### [Exercise objective]
List every line in this data where the string "materials" occurs.

(Dataset excerpt)
━━━

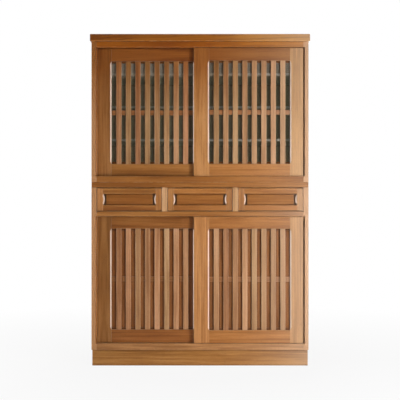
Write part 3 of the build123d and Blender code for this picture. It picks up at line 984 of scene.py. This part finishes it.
# %% [markdown]
# ## Soft studio light
#
# A lamp does two things to lacquered wood: it lights the stain, and it is mirrored in the film.
# The two want different lamps. Broad lamps in front and to the right model the front, but mirrored
# they would lay a white veil over it, so they only light. Cards on both sides only show in the
# film, where chamfers, lips and arrises turn towards them, and a strip on the left does both. Two
# more lamps lift the top and the back. Each lamp is described by the brightness of its face,
# because that is what a mirror shows. Its power follows from its area.

# %% A lamp by its brightness
watts_to_brightness = 4  # a rectangular lamp of 4 watts to the square metre has a brightness of 1


def hang_lamp(name, place, aim, size, brightness, lights=True, mirrored=True):
    """A rectangular lamp at `place`, turned to `aim`, that itself stays out of sight."""
    width, height = size
    data = bpy.data.lights.new(name, "AREA")
    data.shape = "RECTANGLE"
    data.size = width
    data.size_y = height
    data.energy = brightness * watts_to_brightness * width * height
    lamp = bpy.data.objects.new(name, data)
    lamp.location = place
    lamp.rotation_euler = (Vector(aim) - Vector(place)).to_track_quat("-Z", "Y").to_euler()
    lamp.visible_camera = False
    lamp.visible_diffuse = lights
    lamp.visible_glossy = mirrored
    scene.collection.objects.link(lamp)
    print(f"{name}: {data.energy:.0f} W")


print("lamps are given by the brightness of their face")

# %% [markdown]
# The key stands low on the right, so the front is brightest there and darkest in the top left
# corner. The softbox above it softens the slats' shadows. A weak fill by the camera reaches
# straight into the gaps beside the doors and into the finger wells, which would else go black.

# %% Hang the lamps that light the front
hang_lamp("key", (1.7, -2.0, 0.4), (0.2, 0, 0.6), (0.8, 0.9), 16.6, mirrored=False)
hang_lamp("high softbox", (1.6, -2.2, 2.3), (0.1, 0, 0.9), (1.0, 1.0), 4.6, mirrored=False)
hang_lamp("front fill", (0.2, -4.9, 1.0), (0, 0, 0.9), (0.9, 0.9), 7.0, mirrored=False)

# %% Hang the cards that the film mirrors, and the fills
hang_lamp("white card", (3.2, -3.6, 0.8), (1.6, 0, 0.8), (1.6, 2.2), 8.0, lights=False)
hang_lamp("right strip", (2.5, -0.9, 0.9), (0, -0.35, 0.9), (0.8, 1.9), 5.0, lights=False)
hang_lamp("left strip", (-2.2, -0.6, 0.9), (0, -0.3, 0.9), (0.7, 1.8), 5.4)
hang_lamp("left card", (-2.5, -0.9, 0.9), (0, -0.35, 0.9), (0.8, 1.9), 7.0, lights=False)
hang_lamp("rear fill", (0.6, 3.2, 1.7), (0, 0, 0.9), (2.4, 2.0), 3.2)
hang_lamp("top fill", (0, 0.3, 3.8), (0, 0.3, 1.8), (1.6, 1.2), 2.5)

# %% [markdown]
# ## A white room
#
# The room has to look white, yet light the wood only a little, or every shadow would fill up.
# Light Path tells the rays apart: what the eye, a mirror or a pane sees is full white, and what
# lights the wood is a dim grey. In front of the cupboard the mirrored room is dark, as a studio is
# behind its lamps, so that the front keeps its colour.

# %% Tell the rays apart
seen_white = 1.0
room_light = 0.05
mirrored_front = 0.05  # the share of white that a mirror sees in front of the cupboard
white_colour = (1, 1, 1, 1)
room_turns = (-0.3, 0.3)  # the forward part of a direction, from in front to behind
floor_turns = (-0.6, 0.3)  # metres from front to back


def seen(graph, in_mirrors):
    """How white the room looks: 1 to the eye and through a pane, `in_mirrors` to a mirror."""
    eye, mirror, pane = graph.add("ShaderNodeLightPath", {}, {}, (
        "Is Camera Ray", "Is Glossy Ray", "Is Transmission Ray"))
    return eye.maths("MAXIMUM", eye, mirror.maths("MAXIMUM", mirror * in_mirrors, pane))


def bright_behind(graph, y, start, end):
    """How white a mirror sees the room: dim in front of the cupboard, full behind it."""
    return graph.slope(y, start, end) * (1 - mirrored_front) + mirrored_front


print(f"what is seen is {seen_white}, what lights is {room_light}")

# %% Paint the room
world = bpy.data.worlds.new("white room")
scene.world = world
room = Graph(world)
towards_back = room.split(room.add("ShaderNodeTexCoord", {}, {}, "Generated"), 1)
in_room = seen(room, bright_behind(room, towards_back, *room_turns))
dim = room.add("ShaderNodeBackground", {}, {"Color": white_colour, "Strength": room_light})
white = room.add("ShaderNodeBackground", {}, {"Color": white_colour, "Strength": seen_white})
walls = room.add("ShaderNodeMixShader", {}, {0: in_room, 1: dim, 2: white})
room.add("ShaderNodeOutputWorld", {}, {"Surface": walls})
print("a white room that hardly lights")

# %% [markdown]
# ## The floor
#
# A sheet of white paper runs out under the cupboard to all sides. Near the plinth a tenth of what
# the eye sees is matt paper, which is where a soft shadow falls and shows that the cupboard stands
# on something. Further out it turns fully into the white of the room, so no horizon shows.

# %% Lay the floor
floor_reach = 14.0  # metres
floor_gap = 0.0005  # keeps the paper clear of the plinth's underside

floor_mesh = bpy.data.meshes.new("floor")
corners = [(-floor_reach, -floor_reach, 0), (floor_reach, -floor_reach, 0),
           (floor_reach, floor_reach, 0), (-floor_reach, floor_reach, 0)]
floor_mesh.from_pydata(corners, [], [(0, 1, 2, 3)])
floor = bpy.data.objects.new("floor", floor_mesh)
floor.location.z = low[2] - floor_gap
scene.collection.objects.link(floor)
print(f"paper laid, {2 * floor_reach:.0f} m square")

# %% Make the paper
shadow_share = 0.1
shadow_ends = (0.6, 2.6)  # metres from the middle of the cupboard
matt_grey = (0.5, 0.5, 0.5, 1)

paper = new_material("white paper floor")
spot = paper.here()
away = paper.add("ShaderNodeVectorMath", {"operation": "LENGTH"}, {0: spot}, "Value")
glow = paper.slope(away, *shadow_ends) * shadow_share + (1 - shadow_share)
on_floor = seen(paper, bright_behind(paper, paper.split(spot, 1), *floor_turns))
matt = paper.add("ShaderNodeBsdfDiffuse", {}, {"Color": matt_grey})
bright = paper.add("ShaderNodeEmission", {}, {"Color": white_colour, "Strength": seen_white})
floor_mesh.materials.append(paper.show(
    paper.add("ShaderNodeMixShader", {}, {0: on_floor * glow, 1: matt, 2: bright})))
print("paper that keeps a soft shadow")
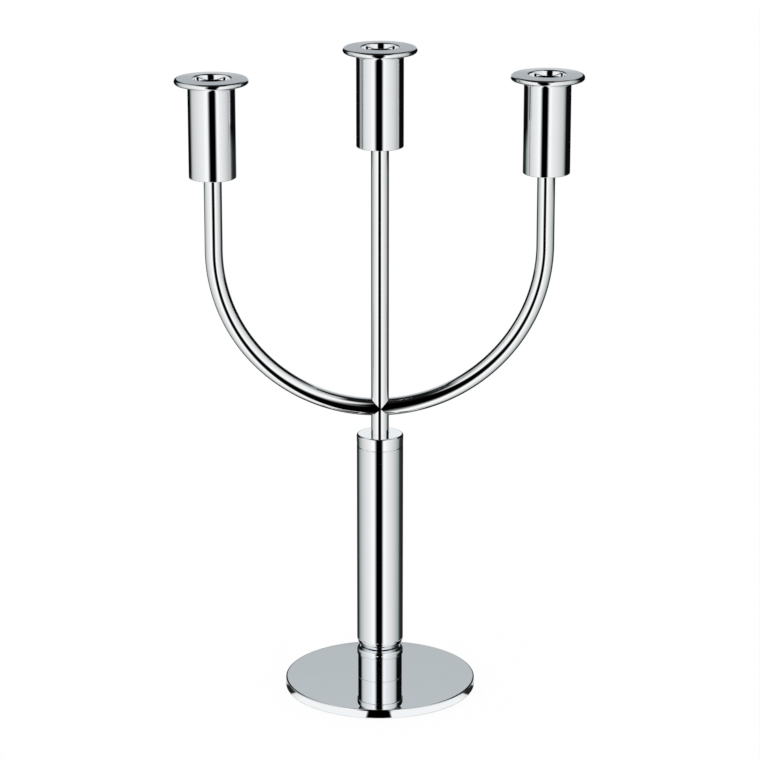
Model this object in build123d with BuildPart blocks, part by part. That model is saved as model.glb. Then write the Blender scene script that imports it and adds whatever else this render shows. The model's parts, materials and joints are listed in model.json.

━━━

### [Exercise solution]
floor_mesh.materials.append(paper.show(
Model this object in build123d with BuildPart blocks, part by part. That model is saved as model.glb. Then write the Blender scene script that imports it and adds whatever else this render shows. The model's parts, materials and joints are listed in model.json.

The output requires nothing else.